Extracted records:

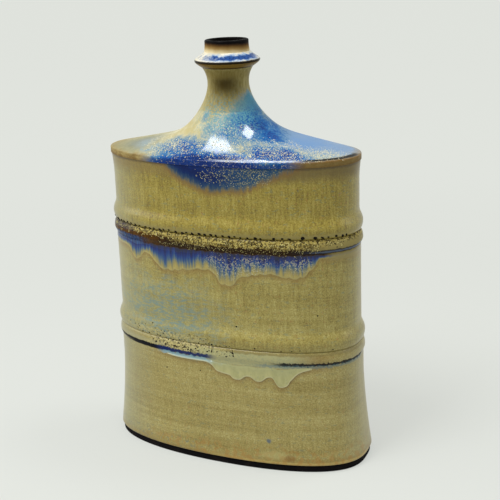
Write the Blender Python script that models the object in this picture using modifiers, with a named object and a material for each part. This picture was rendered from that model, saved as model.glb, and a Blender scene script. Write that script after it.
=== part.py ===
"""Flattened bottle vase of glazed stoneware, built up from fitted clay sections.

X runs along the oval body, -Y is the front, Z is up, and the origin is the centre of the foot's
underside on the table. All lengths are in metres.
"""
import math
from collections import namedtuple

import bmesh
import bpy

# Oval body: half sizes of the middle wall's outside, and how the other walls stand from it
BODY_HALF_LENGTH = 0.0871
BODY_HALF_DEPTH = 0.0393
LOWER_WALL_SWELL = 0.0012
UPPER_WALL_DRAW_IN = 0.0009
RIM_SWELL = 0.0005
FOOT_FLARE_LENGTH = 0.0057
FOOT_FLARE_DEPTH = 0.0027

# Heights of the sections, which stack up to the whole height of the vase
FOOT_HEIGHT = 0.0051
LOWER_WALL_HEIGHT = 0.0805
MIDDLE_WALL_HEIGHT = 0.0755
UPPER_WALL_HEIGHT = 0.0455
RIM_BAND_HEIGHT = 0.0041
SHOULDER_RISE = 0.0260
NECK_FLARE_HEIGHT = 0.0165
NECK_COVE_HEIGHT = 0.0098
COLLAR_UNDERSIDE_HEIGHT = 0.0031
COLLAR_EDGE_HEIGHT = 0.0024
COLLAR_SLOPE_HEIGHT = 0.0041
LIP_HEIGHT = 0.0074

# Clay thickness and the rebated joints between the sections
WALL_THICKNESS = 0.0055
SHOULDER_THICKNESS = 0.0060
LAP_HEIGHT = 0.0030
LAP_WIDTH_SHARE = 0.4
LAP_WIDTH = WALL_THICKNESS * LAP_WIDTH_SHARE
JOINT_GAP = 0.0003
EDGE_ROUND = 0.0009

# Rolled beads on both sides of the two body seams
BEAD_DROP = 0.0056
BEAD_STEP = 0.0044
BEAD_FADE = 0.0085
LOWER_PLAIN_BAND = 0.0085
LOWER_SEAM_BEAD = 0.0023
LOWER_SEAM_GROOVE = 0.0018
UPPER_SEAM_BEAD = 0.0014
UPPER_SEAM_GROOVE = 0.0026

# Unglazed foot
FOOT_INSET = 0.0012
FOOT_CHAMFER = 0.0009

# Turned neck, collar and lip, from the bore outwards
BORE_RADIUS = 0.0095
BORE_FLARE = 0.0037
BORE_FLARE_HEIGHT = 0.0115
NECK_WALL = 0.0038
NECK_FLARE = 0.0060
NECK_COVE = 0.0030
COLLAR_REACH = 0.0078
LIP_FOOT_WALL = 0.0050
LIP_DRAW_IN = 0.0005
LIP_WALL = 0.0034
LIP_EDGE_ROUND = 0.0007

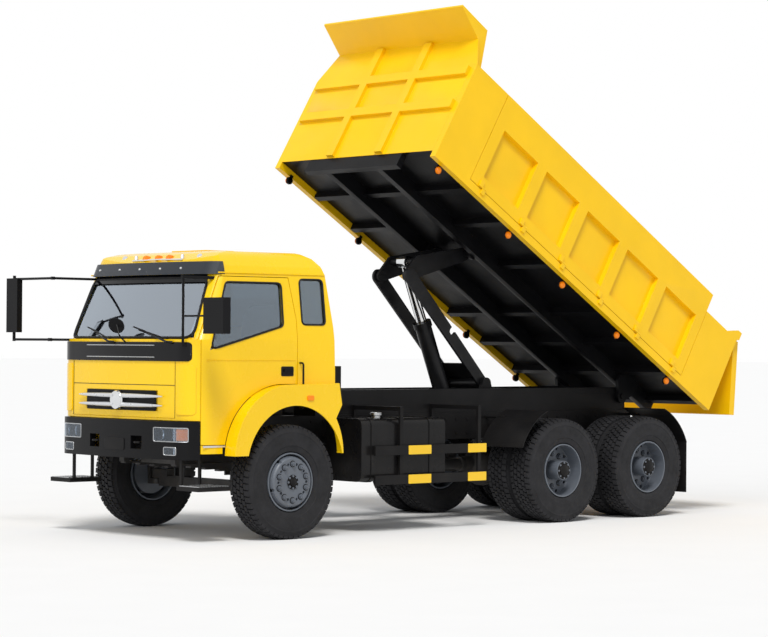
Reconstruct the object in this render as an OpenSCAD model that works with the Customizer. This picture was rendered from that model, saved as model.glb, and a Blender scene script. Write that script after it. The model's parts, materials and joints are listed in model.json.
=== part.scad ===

Goal of the exercise:
Exactly reproduce the lines beginning with the one that contains "Reconstruct the object" and ending with the last line of the material, both included. Leave out everything else.

Correct output:
Reconstruct the object in this render as an OpenSCAD model that works with the Customizer. This picture was rendered from that model, saved as model.glb, and a Blender scene script. Write that script after it. The model's parts, materials and joints are listed in model.json.
=== part.scad ===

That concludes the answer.